Cass Sunstein |
JERUSALEM – The U.S. government should have the right to force broadcast media companies to air commercials that foster a “diversity” of views, argued President Obama’s newly confirmed regulatory czar, Cass Sunstein.
“If it were necessary to bring about diversity and attention to public matters, a private right of access to the media might even be constitutionally compelled. The notion that access will be a product of the marketplace might well be constitutionally troublesome,” wrote Sunstein in his 1993 book “The Partial Constitution.”
In the book – obtained and reviewed by WND – Sunstein cites hypothetical examples of private groups or individuals attempting to buy advertising time in the broadcast media to promote a certain view only to have their ads rejected by a private media company.
“It is fully plausible that the refusal (of the media company), backed up by the law, violates the First Amendment, at least if other outlets are unavailable or far less effective,” Sunstein posits in a radical interpretation of the Constitution.
Sunstein wrote that the judicial system should interfere by creating a right to ensure private media companies do not have the final say in rejecting “diversity” commercials. But he lamented that due to judicial limitations, the courts likely won’t act.
“If a right of access is to be denied, it should be done because of the courts’ appropriate institutional modesty,” he wrote.

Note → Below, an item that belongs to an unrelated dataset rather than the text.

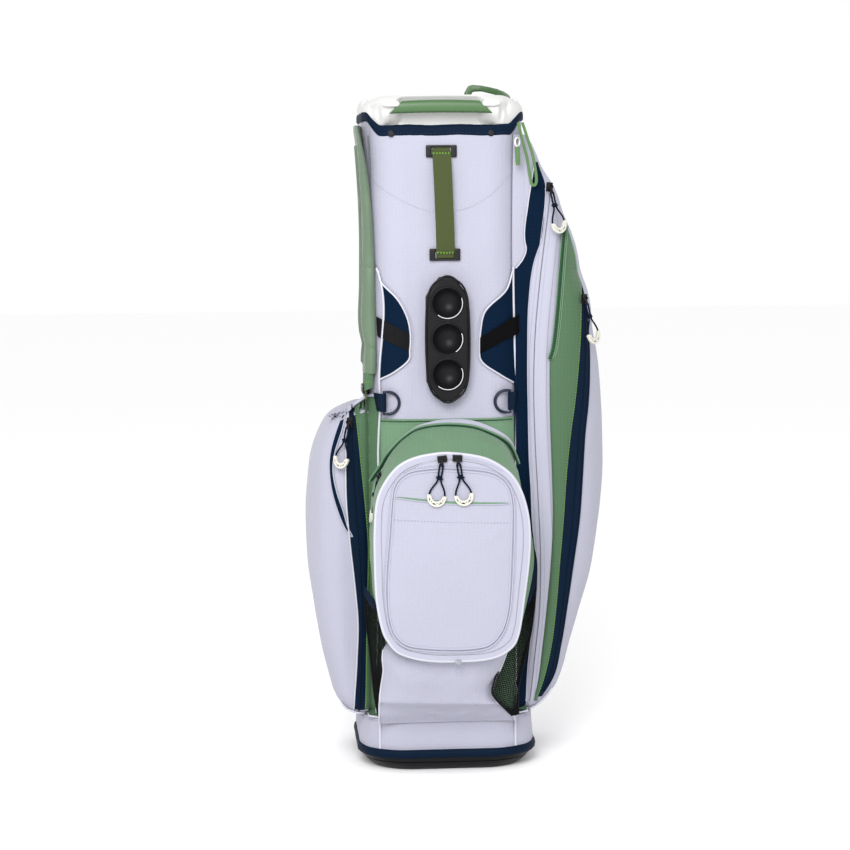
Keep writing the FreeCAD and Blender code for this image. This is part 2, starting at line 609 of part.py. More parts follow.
# name: pin, turn, lean and tilt of the pull, slider's angle along its zip
PULLS = {
    "front_left": ((FRONT_LEFT[0], FRONT_PIN_Y, FRONT_LEFT[1]), 0, 0, 9, -96.5),
    "front_right": ((FRONT_RIGHT[0], FRONT_PIN_Y, FRONT_RIGHT[1]), 0, 0, -9, 92.6),
    "ball_pocket": ((-97.0, -144.0, 412.0), -90, 9, 4, 25),
    "left_pocket": (pin_on_tape(-133.6, 482, 0, -42), -42, 9, 8, 1),
    "apparel": (pin_on_tape(142.5, 797, 0, 32), 32, 6, -11, 7),
    "accessory": (pin_on_tape(189.0, 645, FACET, 42), 42, 6, -12, 5),
}


def build_pulls():
    for name, (pin, turn, lean, tilt, along) in PULLS.items():
        slider = slider_solids(along, tilt)
        slider.Placement = placement(pin, turn, 0, 0)
        save(name + "_slider", slider)
        hardware = pull_hardware()
        for solid in hardware:
            solid.Placement = placement(pin, turn, lean, tilt)
        save(name + "_pull", hardware)
        cord = cord_solid(PULL_ROUTE, name)
        cord.Placement = placement(pin, turn, lean, tilt)
        save(name + "_pull_cord", cord)


# ---------------------------------------------------------------- shoulder strap, accessories
def build_strap():
    pad = prism_xy([(STRAP_X0, STRAP_Y0), (STRAP_X0, STRAP_Y1), (STRAP_X1, STRAP_Y1 - 6),
                    (STRAP_X1, STRAP_Y0 + 4)], STRAP_Z0, STRAP_Z1)
    save("strap_pad", pad)
    save("strap_webbing", block(-108.5, -111, -87, -49, 511, STRAP_Z0))
    ring = block(-106.2, -113.5, -91, -45, 519, 530).cut(block(-108, -111.5, -88, -48, 518, 531))
    save("strap_adjuster", ring)


def build_accessories():
    loop = hexahedron([(118, -110, 798), (128, -110, 798), (128, -107.5, 798), (118, -107.5, 798)],
                      [(105, -110, 866), (112, -110, 866), (112, -107.5, 866), (105, -107.5, 866)])
    keeper = rod((RING_X, RING_Y - 3, RING_PIN_Z), (RING_X, -91, RING_PIN_Z), RING_PIN_R)
    save("accessory_loop", [loop, keeper])
    ring = Part.makeTorus(RING_R, RING_WIRE, V(RING_X, RING_Y, RING_Z), V(0, 1, 0))
    tab = block(RING_X - 3, RING_X + 3, RING_Y - 0.8, RING_Y + 0.8, 828, RING_Z - RING_R - RING_WIRE + 0.1)
    save("accessory_ring", ring.fuse(tab))


build_base()
build_panels()
build_inside()
build_collar()
build_silo()
build_lift_handle()
build_d_rings()
build_cart_straps()
build_front_pocket()
build_mesh_pockets()
build_left_side()
build_right_side()
build_zip_tapes()
build_pulls()
build_strap()
build_accessories()
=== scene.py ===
"""Looks of a golf cart bag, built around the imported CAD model.

Outlines and offsets are in millimetres and are scaled to metres where meshes are made.
The frame is the CAD's: +Z up, -Y the front of the bag, +X its right.
"""

import bpy
import bmesh
import math
import numpy as np
from mathutils import Matrix, Quaternion, Vector, noise
from mathutils.bvhtree import BVHTree


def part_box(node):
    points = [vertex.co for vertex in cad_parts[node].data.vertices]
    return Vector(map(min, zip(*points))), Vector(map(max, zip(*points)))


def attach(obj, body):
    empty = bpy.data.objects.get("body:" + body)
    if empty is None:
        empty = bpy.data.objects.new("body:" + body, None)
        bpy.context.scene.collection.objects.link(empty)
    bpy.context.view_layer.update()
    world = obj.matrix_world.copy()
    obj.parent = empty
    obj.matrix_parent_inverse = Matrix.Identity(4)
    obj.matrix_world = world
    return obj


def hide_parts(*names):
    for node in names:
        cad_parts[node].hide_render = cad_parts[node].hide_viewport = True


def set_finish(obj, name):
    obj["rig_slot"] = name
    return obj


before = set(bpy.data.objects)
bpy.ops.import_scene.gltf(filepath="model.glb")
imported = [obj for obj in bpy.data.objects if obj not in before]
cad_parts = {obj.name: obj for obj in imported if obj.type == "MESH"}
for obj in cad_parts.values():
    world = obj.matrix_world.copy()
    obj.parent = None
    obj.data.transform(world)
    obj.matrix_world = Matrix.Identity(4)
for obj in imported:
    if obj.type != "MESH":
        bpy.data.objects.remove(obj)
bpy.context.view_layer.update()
scene = bpy.context.scene
MM = 0.001


# ---------------------------------------------------------------- camera
def make_camera():
    data = bpy.data.cameras.new("camera")
    data.lens, data.sensor_width = 100.0, 36.0
    camera = bpy.data.objects.new("camera", data)
    scene.collection.objects.link(camera)
    camera.location = (-0.259, -3.290, 0.800)
    look = Vector((-0.022, 0.0, 0.466)) - camera.location
    roll = Quaternion((0, 0, 1), math.radians(-0.5))
    camera.rotation_mode = "QUATERNION"
    camera.rotation_quaternion = look.to_track_quat("-Z", "Y") @ roll
    scene.camera = camera


make_camera()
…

He lamented: “The creation of such a right … might also strain judicial competence in light of the courts’ limited fact-finding and policymaking capacities.”
Sunstein concluded by quoting from an author who argued the legislative branch should act instead of the courts in an analogous situation.
‘New Deal Fairness Doctrine’
In his book, Sunstein outlines his positions regarding the regulation of broadcasting.
WND reported earlier this month that Sunstein used the book to draw up a “First Amendment New Deal” – a new “Fairness Doctrine” that would include the establishment of a panel of “nonpartisan experts” to ensure “diversity of view” on the airwaves.
Sunstein compared the need for the government to regulate broadcasting to the moral obligation of the U.S. to impose new rules that outlawed segregation.
In the book, Sunstein outwardly favors and promotes the “fairness doctrine,” the abolished FCC policy that required holders of broadcast licenses to present controversial issues of public importance in a manner the government deemed was “equitable and balanced.”
Sunstein introduces what he terms his “First Amendment New Deal” to regulate broadcasting in the U.S.
His proposal, which focuses largely on television, includes a government requirement that “purely commercial stations provide financial subsidies to public television or to commercial stations that agree to provide less profitable but high-quality programming.”
Sunstein wrote it is “worthwhile to consider more dramatic approaches as well.”
He proposes “compulsory public-affairs programming, right of reply, content review by nonpartisan experts or guidelines to encourage attention to public issues and diversity of view.”
The Obama czar argues his regulation proposals for broadcasting are actually presented within the spirit of the Constitution.
“It seems quite possible that a law that contained regulatory remedies would promote rather than undermine the ‘freedom of speech,'” he writes.
Sunstein compares the need for the government to regulate broadcasting to the moral obligation of the government stepping in to end segregation.
Writes Sunstein: “The idea that government should be neutral among all forms of speech seems right in the abstract, but as frequently applied it is no more plausible than the idea that it should be neutral between the associational interests of blacks and those of whites under conditions of segregation.”
Sunstein contends the landmark case that brought about the fairness doctrine, Red Lion Broadcasting Co. v. Federal Communications Commission, “stresses not the autonomy of broadcasters (made possible only by current ownership rights), but instead the need to promote democratic self-government by ensuring that people are presented with a broad range of views about public issues.”
He continues: “In a market system, this goal may be compromised. It is hardly clear that ‘the freedom of speech’ is promoted by a regime in which people are permitted to speak only if other people are willing to pay enough to allow them to be heard.”
In his book, Sunstein slams the U.S. courts’ unwillingness to “require something like a Fairness Doctrine” to be a result of “the judiciary’s lack of democratic pedigree, lack of fact-finding powers and limited remedial authority.”
He clarifies he is not arguing the government should be free to regulate broadcasting however it chooses.
“Regulation designed to eliminate a particular viewpoint would of course be out of bounds. All viewpoint discrimination would be banned,” Sunstein writes.
But, he says, “at the very least, regulative ‘fairness doctrines’ would raise no real doubts” constitutionally.